— BEGIN —
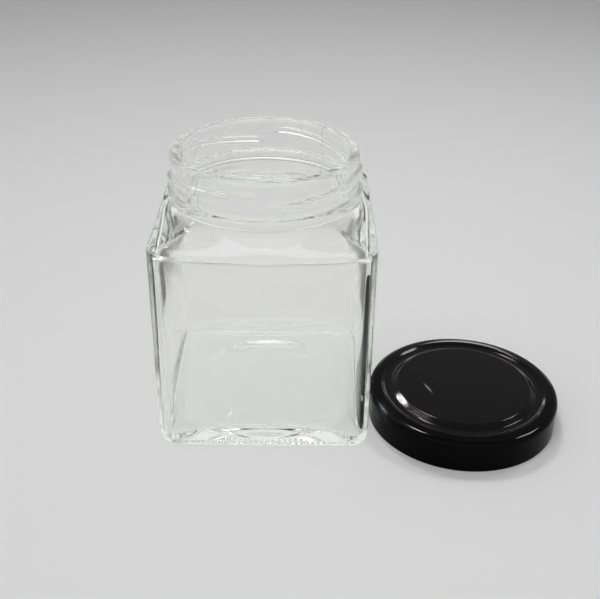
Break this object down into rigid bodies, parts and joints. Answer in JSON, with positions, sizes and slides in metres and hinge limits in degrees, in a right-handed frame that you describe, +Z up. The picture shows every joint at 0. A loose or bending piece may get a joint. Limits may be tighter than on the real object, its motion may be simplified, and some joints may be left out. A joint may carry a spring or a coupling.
{
  "type": "square glass jar with twist-off lid",
  "caption": "Square clear glass jar with a round threaded neck, and its black metal twist-off lid with a sealing gasket lying beside it, top up.",
  "frame": {"origin": "middle of the footprint of the jar and lid together, on the surface that both stand on", "axes": "+Z up; +X from the jar towards the lid, square to the jar's sides; -Y towards the front of the jar"},
  "size_m": [0.1358, 0.0808, 0.0925],
  "materials": {
    "clear_glass": "clear flint glass, fire-polished, with a faint green tint in the thick parts and a stippled bearing band",
    "black_lacquer": "glossy black lacquer on pressed tinplate, satin on the centre panel",
    "gasket_compound": "soft off-white sealing compound, matte"
  },
  "bodies": {
    "jar": {"glass_jar": "clear_glass"},
    "lid_seal": {"sealing_gasket": "gasket_compound"},
    "lid": {"lid_shell": "black_lacquer"}
  },
  "joints": [
    {"name": "lid_lift", "type": "slide", "parent": "jar", "child": "lid_seal", "axis": [0, 0, 1], "range_m": [0, 0.105]},
    {"name": "lid_turn", "type": "hinge", "parent": "lid_seal", "child": "lid", "pos_m": [0.03572, -0.0082, 0], "axis": [0, 0, 1], "continuous": true}
  ]
}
— END —
> **EXERCISE AIM**
Each line above is to be repeated exactly.

> **COMPLETE ANSWER**
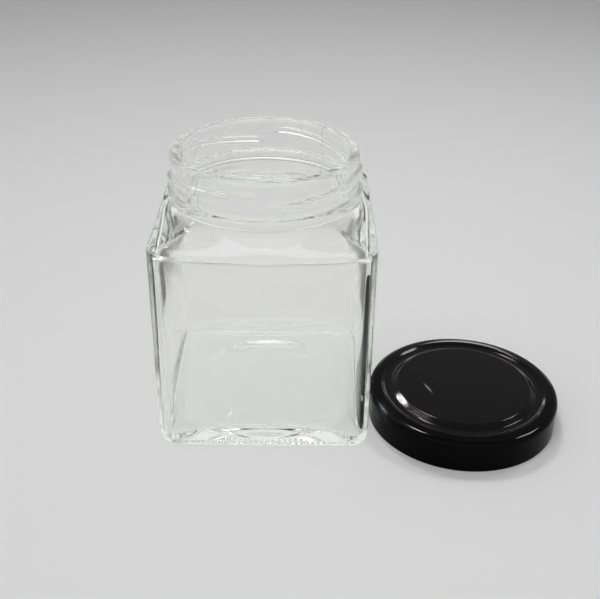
Break this object down into rigid bodies, parts and joints. Answer in JSON, with positions, sizes and slides in metres and hinge limits in degrees, in a right-handed frame that you describe, +Z up. The picture shows every joint at 0. A loose or bending piece may get a joint. Limits may be tighter than on the real object, its motion may be simplified, and some joints may be left out. A joint may carry a spring or a coupling.
{
  "type": "square glass jar with twist-off lid",
  "caption": "Square clear glass jar with a round threaded neck, and its black metal twist-off lid with a sealing gasket lying beside it, top up.",
  "frame": {"origin": "middle of the footprint of the jar and lid together, on the surface that both stand on", "axes": "+Z up; +X from the jar towards the lid, square to the jar's sides; -Y towards the front of the jar"},
  "size_m": [0.1358, 0.0808, 0.0925],
  "materials": {
    "clear_glass": "clear flint glass, fire-polished, with a faint green tint in the thick parts and a stippled bearing band",
    "black_lacquer": "glossy black lacquer on pressed tinplate, satin on the centre panel",
    "gasket_compound": "soft off-white sealing compound, matte"
  },
  "bodies": {
    "jar": {"glass_jar": "clear_glass"},
    "lid_seal": {"sealing_gasket": "gasket_compound"},
    "lid": {"lid_shell": "black_lacquer"}
  },
  "joints": [
    {"name": "lid_lift", "type": "slide", "parent": "jar", "child": "lid_seal", "axis": [0, 0, 1], "range_m": [0, 0.105]},
    {"name": "lid_turn", "type": "hinge", "parent": "lid_seal", "child": "lid", "pos_m": [0.03572, -0.0082, 0], "axis": [0, 0, 1], "continuous": true}
  ]
}